* **Exercise task**: Give back the entire listing verbatim.

* **Data lines**:

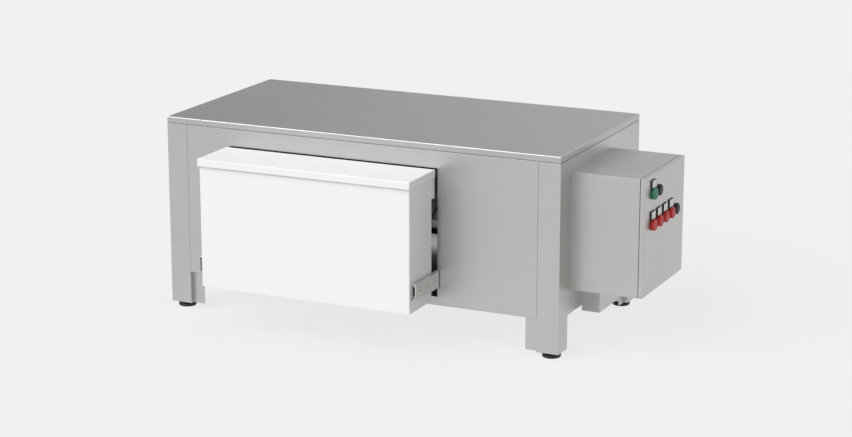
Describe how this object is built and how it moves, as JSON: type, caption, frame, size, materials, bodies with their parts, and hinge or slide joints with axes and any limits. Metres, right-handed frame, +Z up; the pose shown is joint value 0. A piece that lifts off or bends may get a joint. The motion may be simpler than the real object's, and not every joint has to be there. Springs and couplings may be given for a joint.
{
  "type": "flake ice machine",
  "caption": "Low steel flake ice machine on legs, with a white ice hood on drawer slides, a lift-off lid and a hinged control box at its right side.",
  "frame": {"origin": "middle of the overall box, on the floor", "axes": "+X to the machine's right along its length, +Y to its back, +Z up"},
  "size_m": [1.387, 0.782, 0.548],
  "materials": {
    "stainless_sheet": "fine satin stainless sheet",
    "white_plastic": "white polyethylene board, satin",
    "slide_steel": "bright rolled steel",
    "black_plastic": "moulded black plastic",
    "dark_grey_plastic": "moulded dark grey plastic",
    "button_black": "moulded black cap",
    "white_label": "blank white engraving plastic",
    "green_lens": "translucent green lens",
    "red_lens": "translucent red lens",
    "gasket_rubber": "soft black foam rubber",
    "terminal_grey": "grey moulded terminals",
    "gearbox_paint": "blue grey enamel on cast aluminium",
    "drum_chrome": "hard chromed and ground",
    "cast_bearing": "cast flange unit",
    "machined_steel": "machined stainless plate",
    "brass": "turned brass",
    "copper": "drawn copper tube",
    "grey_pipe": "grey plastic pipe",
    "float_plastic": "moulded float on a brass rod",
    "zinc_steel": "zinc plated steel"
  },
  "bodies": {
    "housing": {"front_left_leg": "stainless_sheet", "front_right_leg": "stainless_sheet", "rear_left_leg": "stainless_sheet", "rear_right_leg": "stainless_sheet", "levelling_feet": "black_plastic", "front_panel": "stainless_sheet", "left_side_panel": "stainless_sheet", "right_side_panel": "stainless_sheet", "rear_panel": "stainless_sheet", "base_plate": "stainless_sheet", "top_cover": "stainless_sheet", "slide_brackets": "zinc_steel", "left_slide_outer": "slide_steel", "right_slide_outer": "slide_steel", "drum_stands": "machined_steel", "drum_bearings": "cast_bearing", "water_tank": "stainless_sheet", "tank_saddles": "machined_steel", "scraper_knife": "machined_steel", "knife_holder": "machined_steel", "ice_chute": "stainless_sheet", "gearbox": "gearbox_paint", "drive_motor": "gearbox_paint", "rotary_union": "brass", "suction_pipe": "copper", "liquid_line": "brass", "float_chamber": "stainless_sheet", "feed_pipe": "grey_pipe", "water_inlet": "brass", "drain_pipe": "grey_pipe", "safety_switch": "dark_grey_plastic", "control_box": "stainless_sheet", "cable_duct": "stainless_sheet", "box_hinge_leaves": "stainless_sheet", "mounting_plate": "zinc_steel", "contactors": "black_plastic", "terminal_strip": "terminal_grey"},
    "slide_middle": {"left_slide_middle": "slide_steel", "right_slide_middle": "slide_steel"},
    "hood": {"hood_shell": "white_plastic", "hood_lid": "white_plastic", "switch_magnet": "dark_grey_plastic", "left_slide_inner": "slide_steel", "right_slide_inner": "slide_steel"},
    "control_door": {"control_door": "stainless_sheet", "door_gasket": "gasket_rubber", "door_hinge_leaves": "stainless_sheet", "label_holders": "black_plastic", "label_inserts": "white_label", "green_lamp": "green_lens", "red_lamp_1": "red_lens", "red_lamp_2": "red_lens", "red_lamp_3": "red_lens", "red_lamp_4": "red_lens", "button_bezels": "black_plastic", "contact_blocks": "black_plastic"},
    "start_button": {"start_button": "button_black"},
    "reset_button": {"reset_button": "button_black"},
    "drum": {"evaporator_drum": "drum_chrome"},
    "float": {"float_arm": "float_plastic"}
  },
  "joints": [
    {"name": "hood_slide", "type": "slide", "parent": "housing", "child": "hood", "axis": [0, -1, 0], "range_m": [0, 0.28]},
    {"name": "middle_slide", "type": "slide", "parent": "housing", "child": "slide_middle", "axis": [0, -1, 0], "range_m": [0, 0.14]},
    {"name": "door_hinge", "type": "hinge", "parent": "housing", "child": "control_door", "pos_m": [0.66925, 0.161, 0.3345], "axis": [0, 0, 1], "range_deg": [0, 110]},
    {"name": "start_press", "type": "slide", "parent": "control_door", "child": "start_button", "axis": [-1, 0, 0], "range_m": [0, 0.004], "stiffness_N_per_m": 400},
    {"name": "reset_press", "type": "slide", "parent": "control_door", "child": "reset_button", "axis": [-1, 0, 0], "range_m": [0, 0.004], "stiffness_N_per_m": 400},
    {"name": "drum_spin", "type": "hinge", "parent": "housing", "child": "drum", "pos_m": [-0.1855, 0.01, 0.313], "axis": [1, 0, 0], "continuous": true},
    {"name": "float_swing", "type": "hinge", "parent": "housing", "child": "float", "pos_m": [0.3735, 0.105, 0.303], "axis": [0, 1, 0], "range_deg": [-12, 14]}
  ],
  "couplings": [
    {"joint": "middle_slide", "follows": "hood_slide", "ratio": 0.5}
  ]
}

* **Solution**:
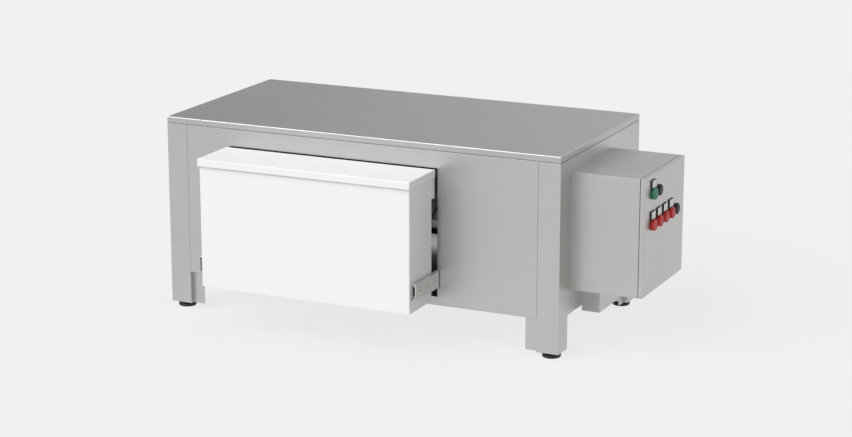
Describe how this object is built and how it moves, as JSON: type, caption, frame, size, materials, bodies with their parts, and hinge or slide joints with axes and any limits. Metres, right-handed frame, +Z up; the pose shown is joint value 0. A piece that lifts off or bends may get a joint. The motion may be simpler than the real object's, and not every joint has to be there. Springs and couplings may be given for a joint.
{
  "type": "flake ice machine",
  "caption": "Low steel flake ice machine on legs, with a white ice hood on drawer slides, a lift-off lid and a hinged control box at its right side.",
  "frame": {"origin": "middle of the overall box, on the floor", "axes": "+X to the machine's right along its length, +Y to its back, +Z up"},
  "size_m": [1.387, 0.782, 0.548],
  "materials": {
    "stainless_sheet": "fine satin stainless sheet",
    "white_plastic": "white polyethylene board, satin",
    "slide_steel": "bright rolled steel",
    "black_plastic": "moulded black plastic",
    "dark_grey_plastic": "moulded dark grey plastic",
    "button_black": "moulded black cap",
    "white_label": "blank white engraving plastic",
    "green_lens": "translucent green lens",
    "red_lens": "translucent red lens",
    "gasket_rubber": "soft black foam rubber",
    "terminal_grey": "grey moulded terminals",
    "gearbox_paint": "blue grey enamel on cast aluminium",
    "drum_chrome": "hard chromed and ground",
    "cast_bearing": "cast flange unit",
    "machined_steel": "machined stainless plate",
    "brass": "turned brass",
    "copper": "drawn copper tube",
    "grey_pipe": "grey plastic pipe",
    "float_plastic": "moulded float on a brass rod",
    "zinc_steel": "zinc plated steel"
  },
  "bodies": {
    "housing": {"front_left_leg": "stainless_sheet", "front_right_leg": "stainless_sheet", "rear_left_leg": "stainless_sheet", "rear_right_leg": "stainless_sheet", "levelling_feet": "black_plastic", "front_panel": "stainless_sheet", "left_side_panel": "stainless_sheet", "right_side_panel": "stainless_sheet", "rear_panel": "stainless_sheet", "base_plate": "stainless_sheet", "top_cover": "stainless_sheet", "slide_brackets": "zinc_steel", "left_slide_outer": "slide_steel", "right_slide_outer": "slide_steel", "drum_stands": "machined_steel", "drum_bearings": "cast_bearing", "water_tank": "stainless_sheet", "tank_saddles": "machined_steel", "scraper_knife": "machined_steel", "knife_holder": "machined_steel", "ice_chute": "stainless_sheet", "gearbox": "gearbox_paint", "drive_motor": "gearbox_paint", "rotary_union": "brass", "suction_pipe": "copper", "liquid_line": "brass", "float_chamber": "stainless_sheet", "feed_pipe": "grey_pipe", "water_inlet": "brass", "drain_pipe": "grey_pipe", "safety_switch": "dark_grey_plastic", "control_box": "stainless_sheet", "cable_duct": "stainless_sheet", "box_hinge_leaves": "stainless_sheet", "mounting_plate": "zinc_steel", "contactors": "black_plastic", "terminal_strip": "terminal_grey"},
    "slide_middle": {"left_slide_middle": "slide_steel", "right_slide_middle": "slide_steel"},
    "hood": {"hood_shell": "white_plastic", "hood_lid": "white_plastic", "switch_magnet": "dark_grey_plastic", "left_slide_inner": "slide_steel", "right_slide_inner": "slide_steel"},
    "control_door": {"control_door": "stainless_sheet", "door_gasket": "gasket_rubber", "door_hinge_leaves": "stainless_sheet", "label_holders": "black_plastic", "label_inserts": "white_label", "green_lamp": "green_lens", "red_lamp_1": "red_lens", "red_lamp_2": "red_lens", "red_lamp_3": "red_lens", "red_lamp_4": "red_lens", "button_bezels": "black_plastic", "contact_blocks": "black_plastic"},
    "start_button": {"start_button": "button_black"},
    "reset_button": {"reset_button": "button_black"},
    "drum": {"evaporator_drum": "drum_chrome"},
    "float": {"float_arm": "float_plastic"}
  },
  "joints": [
    {"name": "hood_slide", "type": "slide", "parent": "housing", "child": "hood", "axis": [0, -1, 0], "range_m": [0, 0.28]},
    {"name": "middle_slide", "type": "slide", "parent": "housing", "child": "slide_middle", "axis": [0, -1, 0], "range_m": [0, 0.14]},
    {"name": "door_hinge", "type": "hinge", "parent": "housing", "child": "control_door", "pos_m": [0.66925, 0.161, 0.3345], "axis": [0, 0, 1], "range_deg": [0, 110]},
    {"name": "start_press", "type": "slide", "parent": "control_door", "child": "start_button", "axis": [-1, 0, 0], "range_m": [0, 0.004], "stiffness_N_per_m": 400},
    {"name": "reset_press", "type": "slide", "parent": "control_door", "child": "reset_button", "axis": [-1, 0, 0], "range_m": [0, 0.004], "stiffness_N_per_m": 400},
    {"name": "drum_spin", "type": "hinge", "parent": "housing", "child": "drum", "pos_m": [-0.1855, 0.01, 0.313], "axis": [1, 0, 0], "continuous": true},
    {"name": "float_swing", "type": "hinge", "parent": "housing", "child": "float", "pos_m": [0.3735, 0.105, 0.303], "axis": [0, 1, 0], "range_deg": [-12, 14]}
  ],
  "couplings": [
    {"joint": "middle_slide", "follows": "hood_slide", "ratio": 0.5}
  ]
}